Wisdom is the application of the imaginative vision taught us by art. We conquer knowledge by forced marches, learning more and more as we continually press on. Wisdom is the unhurried expanding organic health of the powerful and well-knit imagination, and it depends on a combination of practice and relaxation. It is difficult for a man who has knowledge without wisdom to relax his mind into receptivity in front of a picture or poem. [...]
In art we learn as the child learns, through the concrete illustration of stories and pictures, and without that childlike desire to listen to stories and see pictures art could not exist. We acquire greater control over abstract ideas as we grow older: if that is part of the expanding child's vision, well and good: if it replaces that vision, maturity is only degeneration. The wise man has a pattern or image of reality in his mind into which everything he knows fits, and into which everything he does not know could fit, and therefore his approach to knowledge is something that the dung-beetles of unorganized learning cannot even grasp. "More! More" is the cry of a mistaken soul," said Blake: "less than All cannot satisfy Man." 

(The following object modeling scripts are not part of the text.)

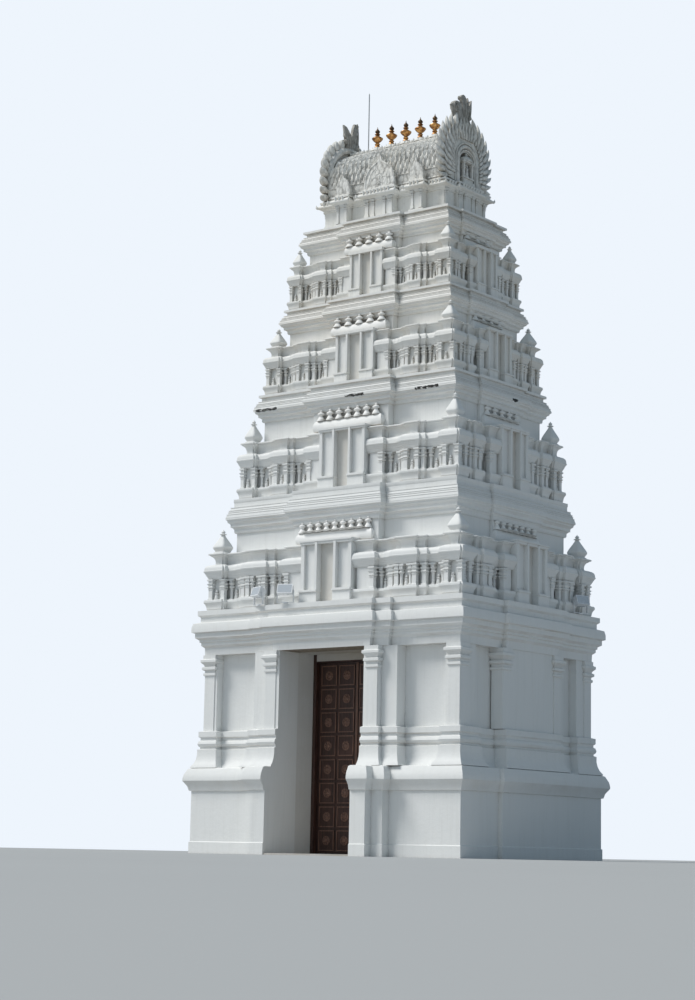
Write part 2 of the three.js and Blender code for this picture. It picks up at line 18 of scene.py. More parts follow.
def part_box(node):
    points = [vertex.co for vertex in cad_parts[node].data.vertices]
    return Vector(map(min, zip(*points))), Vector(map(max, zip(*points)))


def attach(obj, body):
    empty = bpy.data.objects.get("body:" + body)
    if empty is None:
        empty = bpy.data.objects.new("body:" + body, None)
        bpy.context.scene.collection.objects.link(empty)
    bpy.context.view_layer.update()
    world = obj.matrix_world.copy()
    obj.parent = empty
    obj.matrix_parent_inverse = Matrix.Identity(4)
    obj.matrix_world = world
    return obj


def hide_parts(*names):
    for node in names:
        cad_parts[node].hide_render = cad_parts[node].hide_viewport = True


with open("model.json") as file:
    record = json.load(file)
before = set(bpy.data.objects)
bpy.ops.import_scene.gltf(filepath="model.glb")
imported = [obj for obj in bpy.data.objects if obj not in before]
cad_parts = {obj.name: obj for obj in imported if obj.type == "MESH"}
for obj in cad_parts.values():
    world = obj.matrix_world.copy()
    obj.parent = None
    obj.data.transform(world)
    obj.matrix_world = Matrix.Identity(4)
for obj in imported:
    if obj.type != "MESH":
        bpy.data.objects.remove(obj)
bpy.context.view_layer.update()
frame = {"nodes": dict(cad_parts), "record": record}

# %% [markdown]
# The camera stands in front of the right-hand corner, almost at ground level, and looks up.
# A camera can be placed by eye, but a tower is all straight edges, and those give the view away: the lens,
# the place and the three angles here were worked out from how the corners of the real tower line up.
# The rotation is built from the three directions of the picture: right, up, and backwards to the viewer.

# %% Camera
FOCAL_PIXELS = 2148.93
PICTURE_HEIGHT = 1000
SENSOR = 36.0
CAMERA_PLACE = Vector((39.717, -53.932, 0.066))
YAW, PITCH, ROLL = (math.radians(angle) for angle in (-37.797, 9.350, 1.099))


def picture_axes(yaw, pitch, roll):
    """The directions of the picture's right, its top and the viewer, as unit vectors."""
    forward = Vector((math.sin(yaw) * math.cos(pitch), math.cos(yaw) * math.cos(pitch), math.sin(pitch)))
    level_right = Vector((math.cos(yaw), -math.sin(yaw), 0))
    level_up = level_right.cross(forward)
    right = math.cos(roll) * level_right + math.sin(roll) * level_up
    up = -math.sin(roll) * level_right + math.cos(roll) * level_up
    return right, up, -forward


lens = bpy.data.cameras.new("camera")
lens.sensor_width = SENSOR
lens.lens = SENSOR * FOCAL_PIXELS / PICTURE_HEIGHT
lens.clip_end = 2000
camera = bpy.data.objects.new("camera", lens)
turn = Matrix(picture_axes(YAW, PITCH, ROLL)).transposed().to_4x4()
camera.matrix_world = Matrix.Translation(CAMERA_PLACE) @ turn
bpy.context.scene.collection.objects.link(camera)
bpy.context.scene.camera = camera
print("camera: lens", round(lens.lens, 2), "mm")

# %% [markdown]
# Colours, light and soft edges all come from nodes, so the node helpers come first. A shader is a sum: so
# much white, so much cream, dirt where air cannot reach. Written as Python expressions such sums stay short.
# Wire wraps one socket of a node tree and gives it the operators + - * /, also with a number on the left,
# each of which adds a Math node. Any other node comes from new_node(), which takes the node's type, its
# settings, and the values or links of its sockets.

# %% Wires and nodes
class Wire:
    """One socket of a node tree, or the result of maths on such sockets."""

    def __init__(self, tree, socket):
        self.tree = tree
        self.socket = socket

    def maths(self, operation, first, second, clamp=False):
        settings = {"operation": operation, "use_clamp": clamp}
        return new_node(self.tree, "ShaderNodeMath", settings, {0: first, 1: second})["Value"]

    def __add__(self, other):
        return self.maths("ADD", self, other)

    def __sub__(self, other):
        return self.maths("SUBTRACT", self, other)

    def __mul__(self, other):
        return self.maths("MULTIPLY", self, other)

    def __truediv__(self, other):
        return self.maths("DIVIDE", self, other)

    def __radd__(self, other):
        return self.maths("ADD", other, self)

    def __rsub__(self, other):
        return self.maths("SUBTRACT", other, self)

    def __rmul__(self, other):
        return self.maths("MULTIPLY", other, self)

    def __rtruediv__(self, other):
        return self.maths("DIVIDE", other, self)

    def clamped(self):
        return self.maths("ADD", self, 0.0, clamp=True)

    def between(self, low, high):
        """0 below low, 1 above high, and a straight ramp from one to the other."""
        return ((self - low) / (high - low)).clamped()


def feed(tree, socket, value):
    """Links a wire to a socket, or gives the socket a plain value."""
    if isinstance(value, Wire):
        tree.links.new(value.socket, socket)
    else:
        socket.default_value = value


def new_node(tree, kind, settings=None, sockets=None):
    """Makes a node and returns its outputs as wires. A socket is named by its identifier, name or place."""
    made = tree.nodes.new(kind)
    for setting, value in (settings or {}).items():
        setattr(made, setting, value)
    known = {socket.identifier: socket for socket in made.inputs}
    for name, value in (sockets or {}).items():
        feed(tree, known[name] if name in known else made.inputs[name], value)
    return {output.identifier: Wire(tree, output) for output in made.outputs}


def opaque(colour):
    """A plain colour gets its fourth number. A wire stays as it is."""
    return (*colour, 1) if isinstance(colour, tuple) else colour


print("node helpers ready")

# %% [markdown]
# Light makes white plaster readable. A hazy sun stands high on the left, so rolls and ledges catch it on
# top, the walls are a little greyer, and the right-hand side of the tower is lit by the sky alone. Area
# lamps could do it, but sun lamps light a tall building evenly from foot to top. The first one's disc is
# very wide, for haze, so no shadow has a hard edge. A second, weak and much wider one stands for the bright
# haze low in front, which reaches in under the ledges. The sky is bluish and gives little light, so the
# shaded side stays clearly darker, while a second, nearly white background is what one sees behind the
# tower. A Light Path node tells the two apart. A plain pale floor, made last, sends some light up.

# %% Light
SUN_SIDE = math.radians(52)  # to the left of straight in front
SUN_HEIGHT = math.radians(52)
SUN_STRENGTH = 2.80
HAZE = math.radians(22)  # how wide the bright patch of sky round the sun is
SUN_COLOUR = (1.0, 0.975, 0.94)
GLOW_SIDE, GLOW_HEIGHT, GLOW_STRENGTH = math.radians(30), math.radians(14), 0.50
GLOW_WIDTH = math.radians(100)
GLOW_COLOUR = (1.0, 0.985, 0.96)
SKY_LIGHT = (0.60, 0.80, 1.0)
SKY_STRENGTH = 0.30
BACKDROP = (0.855, 0.913, 0.982)

bpy.context.scene.view_settings.view_transform = "Standard"


def lamp_in_sky(name, side, height, strength, colour, width):
    """A sun lamp that shines from the given side, to the left of straight in front, and height."""
    light = bpy.data.lights.new(name, "SUN")
    light.energy, light.color, light.angle = strength, colour, width
    holder = bpy.data.objects.new(name, light)
    level = math.cos(height)
    to_light = Vector((-math.sin(side) * level, -math.cos(side) * level, math.sin(height)))
    holder.rotation_euler = to_light.to_track_quat("Z", "Y").to_euler()
    bpy.context.scene.collection.objects.link(holder)


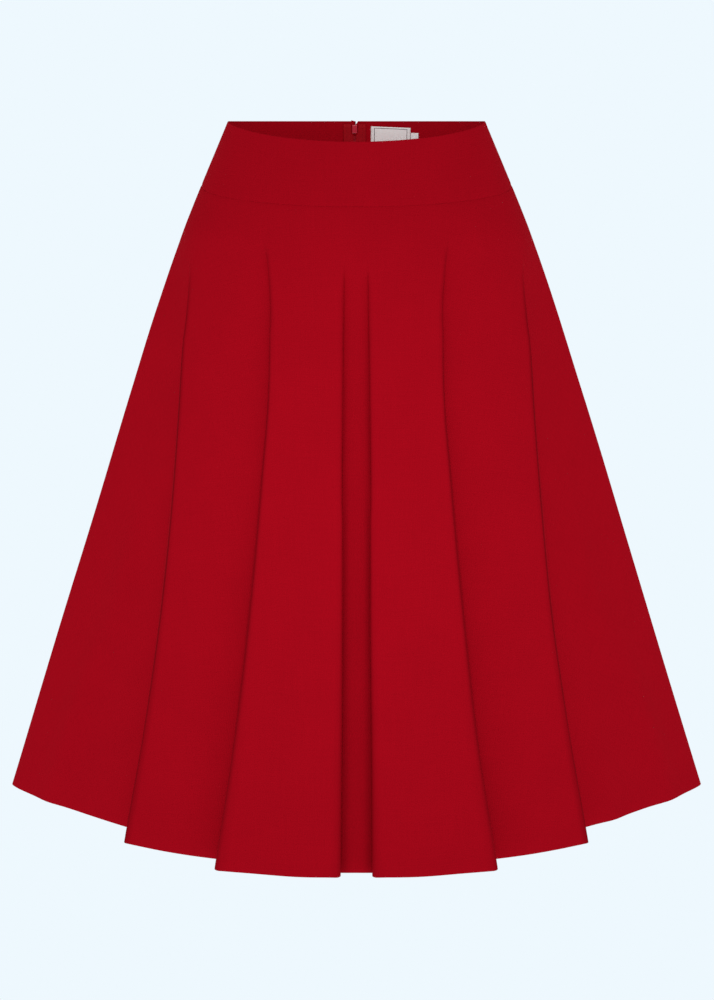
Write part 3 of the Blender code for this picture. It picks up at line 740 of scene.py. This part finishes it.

There are two ways of learning that I can distinguish. There is the purposeful and intentional, and the passive and receptive. Both are useful and both have their limits. One is the way of knowledge and the other of wisdom. One taken too far without advancing in the other is imbalanced, disproportionate. And so we find that we have two camps within our society, those who claim to hold wisdom in the form of preserved values and morality: the Religious. And those who hold to the testament of the body of accumulated knowledge deduced and reduced to a form that can be programmed and taught to each generation so that the body of knowledge may continue to grow:the Reasoners, or as we know them scientists and atheists for the most part.
The way of learning by rote memory, study and practice is known well to us all by now. I would like to introduce a different way of learning. I would call it aspirational learning. When you read something and it speaks to you. When you feel a stirring in a poem or a passage of a book. Do you underline it? Make a note in the margin? Do you share your thoughts about what this moved in you with a friend or partner? There is power in this and it is our inner voice, the spirit speaking through us and heeding us to attend to what the stimulus provoked within us. It teaches, instructs in a way that cannot be explicit, for the entire conversation, the whole of the experience is within you. It is a beautiful and necessary experience and conducive to the growth of wisdom. Both methods of learning must be practiced in order to attain a greater awareness. And awareness is the message of Christ in it's most simple adjective. He came to teach us as children, for we are merely cosmic children. Groping with five senses for truth and understanding that always seem to lie without but that is only a half truth. So much of our understanding, our potential as human beings lies untapped within. Our fulfillment awaits in how we interact with the world and with that self whom is the core of our being. That being which is beloved by our Creator.